Equipment needed to play

Internet

Computer

Microphone

Headphones

Webcam

Safety

How Dan creates a safe table

Player comfort always comes first, but so does clarity. My approach as a GM is to treat players as adults, making an informed choice about the experience they are stepping into. Think of this as buying a ticket to a hard-R science fiction horror film: the content warnings are real, the tone is sustained, and the material may go further than expected. ALIEN: The Roleplaying Game is rooted in gothic horror, dread, stress, and desperation. This scenario includes body horror, substance use, factional violence, cult dynamics, and human-on-human conflict, including potential PVP. If those elements aren't something you want in your game, this likely isn't the right setting for you, and that is completely fine.
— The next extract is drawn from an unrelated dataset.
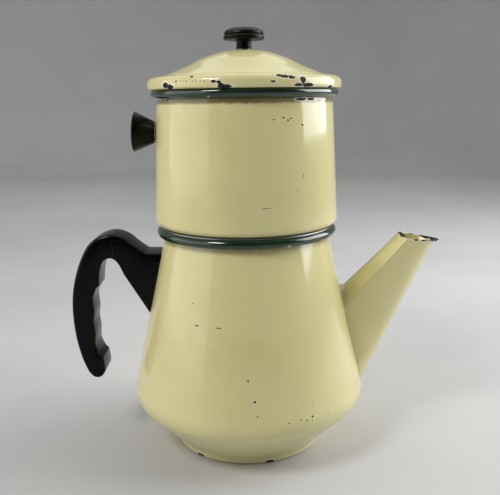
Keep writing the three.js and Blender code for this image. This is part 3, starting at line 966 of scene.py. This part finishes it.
def addConeKnob():
    start, neck, rim, length = (knob[key] for key in ("start", "neck", "rim", "length"))
    hole, blind = screw["hole"], length - knob["screwSink"]
    outline = rounded([
        (hole, start), (neck, start, 0.4), (rim - 0.5, length - 3, 1.2), (rim, length - 2.2, 0.5),
        (rim - 0.6, length - 1.3, 0.5), (rim / 2, length - 0.3, 6), (0, length),
    ], 5)
    outline += [(0, blind), (hole, blind), (hole, start)]
    made = onChamberWall(turned("chamberKnob", outline, 96))
    shown(made, "chamber", phenolic("knobResin", 0.2), "black_phenolic", "chamber_knob")
    washers = knobWashers
    made = flatWasher("chamberKnobSeat", neck - 1, washers["seatLow"], washers["seatHigh"])
    shown(onChamberWall(made), "chamber", steel, "plated_steel", "chamber_knob_seat")
    inside = washers["inside"]
    made = flatWasher("chamberKnobWasher", washers["radius"], inside - washers["sheet"], inside)
    shown(onChamberWall(made), "chamber", steel, "plated_steel", "chamber_knob_washer")
    made = onChamberWall(slottedScrew("chamberKnobScrew", washers["screwSeat"], blind - knob["tipGap"]))
    shown(made, "chamber", steel, "plated_steel", "chamber_knob_screw")


addChamber()
addConeKnob()
addBead("chamberBead", "chamber_rim_bead", "chamber",
        [(-20, 246.5, 1.0, 0.6), (70, 246.5, 1.2, 0.7), (145, 247, 1.6, 0.8), (-150, 247, 1.2, 0.8)])
print("chamber ready")

# lid

lidLow, lidHigh = heights("lid_shell")
lid = dict(brim=66, seat=252.6, drop=1.3, flange=56.9, sheet=1.2, nose=255.5, noseRound=3.4)
lidKnob = dict(stem=5.1, capHeight=8.3, screwSink=4)


def crownPoints(drop):
    # the dome, from the knob's hole out to the crease
    points = splined([(0, lidHigh), (14, 276.8), (27.6, 272.7), (39, 267.3), (47.4, 263.8),
                      (54.4, 260.9)], 10)
    points = [(x, z - drop) for x, z in points]
    points[0] = (screw["hole"], points[0][1])
    return points


def lidRadius(height):
    # near enough for the chips: straight up to the nose, then round
    nose, bend = lid["nose"], lid["noseRound"]
    if height <= nose:
        return lid["brim"]
    return lid["brim"] - bend + sqrt(max(0, bend ** 2 - (min(height, nose + bend) - nose) ** 2))


def addLid():
    brim, seat, flange, sheet = lid["brim"], lid["seat"], lid["flange"], lid["sheet"]
    top = rounded([
        (57.2, 259.9, 2), (60.6, 260.2, 2), (brim, 258.6, 4.2), (brim, seat - 1, 1.6),
        (brim - 3.2, seat - 1, 0.5), (brim - 3.6, seat), (flange, seat), (flange, lidLow, 0.5),
        (flange - sheet, lidLow, 0.5), (flange - sheet, seat + sheet, 1), (brim - 3.4, seat + sheet),
        (brim - 2, seat + 2.6), (brim - 2, 255.6), (brim - 4.4, 257.6), (57, 258.8),
    ], 7)
    outline = crownPoints(0) + top + crownPoints(lid["drop"])[::-1]
    outline.append(outline[0])
    made = turned("lid", outline, angle=30)
    chips = [
        (-48, 254, 3.0, 1.9), (-44, 253, 3.4, 1.5), (-39, 256, 1.0, 0.8),
        (-29, 258.5, 1.6, 0.6), (-36, 256.5, 0.5, 0.4), (-34, 256, 0.4, 0.35),
        (-32, 256, 0.6, 0.4), (-28, 256, 0.5, 0.35), (-26, 256, 0.6, 0.45),
        (-23, 256, 0.4, 0.35), (-21, 255.5, 0.5, 0.4), (-16, 255.5, 1.6, 0.9),
        (-13, 255, 1.4, 0.9), (-10, 252.5, 4.8, 1.2), (-12, 253.5, 1.8, 1.1),
        (15, 255, 2.1, 0.7), (19, 258.5, 2.4, 0.9), (22, 258, 3.0, 1.2), (26, 257.5, 2.4, 1.2),
        (33, 256.5, 2.6, 1.6), (33, 255, 1.8, 1.5), (30, 253, 3.6, 1.1), (36, 253, 4.4, 1.3),
        (56, 252, 2.6, 1.0),
        (95, 253.5, 2.6, 1.2), (128, 252.5, 4.2, 1.2), (140, 257, 1.6, 0.8), (178, 256, 1.2, 0.7),
        (186, 252.5, 3.4, 1.1), (-120, 253, 4, 1.2), (-112, 256.5, 1.5, 0.9), (-85, 255.5, 0.9, 0.6),
        (-160, 253.5, 2.2, 1.0),
    ]
    marks = onWall(lidRadius, chips)
    enamel = creamEnamel("lidEnamel", marks, wave=0.25)
    shown(made, "lid", enamel, "cream_enamel", "lid_shell")


def addLidKnob():
    low, high = heights("lid_knob")
    lip, under, blind = halfWidth("lid_knob"), high - lidKnob["capHeight"], high - lidKnob["screwSink"]
    stem, hole = lidKnob["stem"], screw["hole"]
    outline = rounded([
        (hole, low), (stem + 0.5, low, 0.4), (stem, low + 1.6, 0.8), (stem, under - 1, 0.8),
        (stem + 1.2, under, 0.4), (lip - 0.5, under, 0.4), (lip, under + 0.7, 0.4), (lip, under + 2.4, 0.3),
        (lip - 1, under + 2.7, 0.3), (lip - 1, under + 3.3, 0.3), (lip - 0.2, under + 3.6, 0.5),
        (lip - 0.9, high - 2.6, 1.8), (lip - 4.2, high - 0.7, 6), (0, high),
    ], 5)
    outline += [(0, blind), (hole, blind), (hole, low)]
    made = turned("lidKnob", outline, 112)
    shown(made, "lid", phenolic("lidKnobResin", 0.75, 0.34), "black_phenolic", "lid_knob")
    low, high = heights("lid_knob_seat")
    made = flatWasher("lidKnobSeat", halfWidth("lid_knob_seat"), low, high)
    shown(made, "lid", steel, "plated_steel", "lid_knob_seat")
    low, high = heights("lid_knob_washer")
    made = flatWasher("lidKnobWasher", halfWidth("lid_knob_washer"), low, high)
    shown(made, "lid", steel, "plated_steel", "lid_knob_washer")
    low, high = heights("lid_knob_screw")
    made = slottedScrew("lidKnobScrew", low + screw["headHeight"], high)
    shown(made, "lid", steel, "plated_steel", "lid_knob_screw")


addLid()
addLidKnob()
print("lid ready")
The TTRPG space is large, and no single game or setting is meant for everyone. During play, there are multiple ways to pause or redirect the game if something feels uncomfortable. Players may speak up at the table, DM me the letter X via Discord, use Roll20’s whisper-to-GM feature, or drop a digital Safety Card in Roll20. Any of these can be used at any time, with no explanation required. If a safety tool is used, the content will be adjusted or skipped, and play will continue. I also make space after each session to decompress and step out of character. My job is to keep the horror in the fiction, not at the table. The intensity is intentional, but the environment is always controlled, respectful, and collaborative.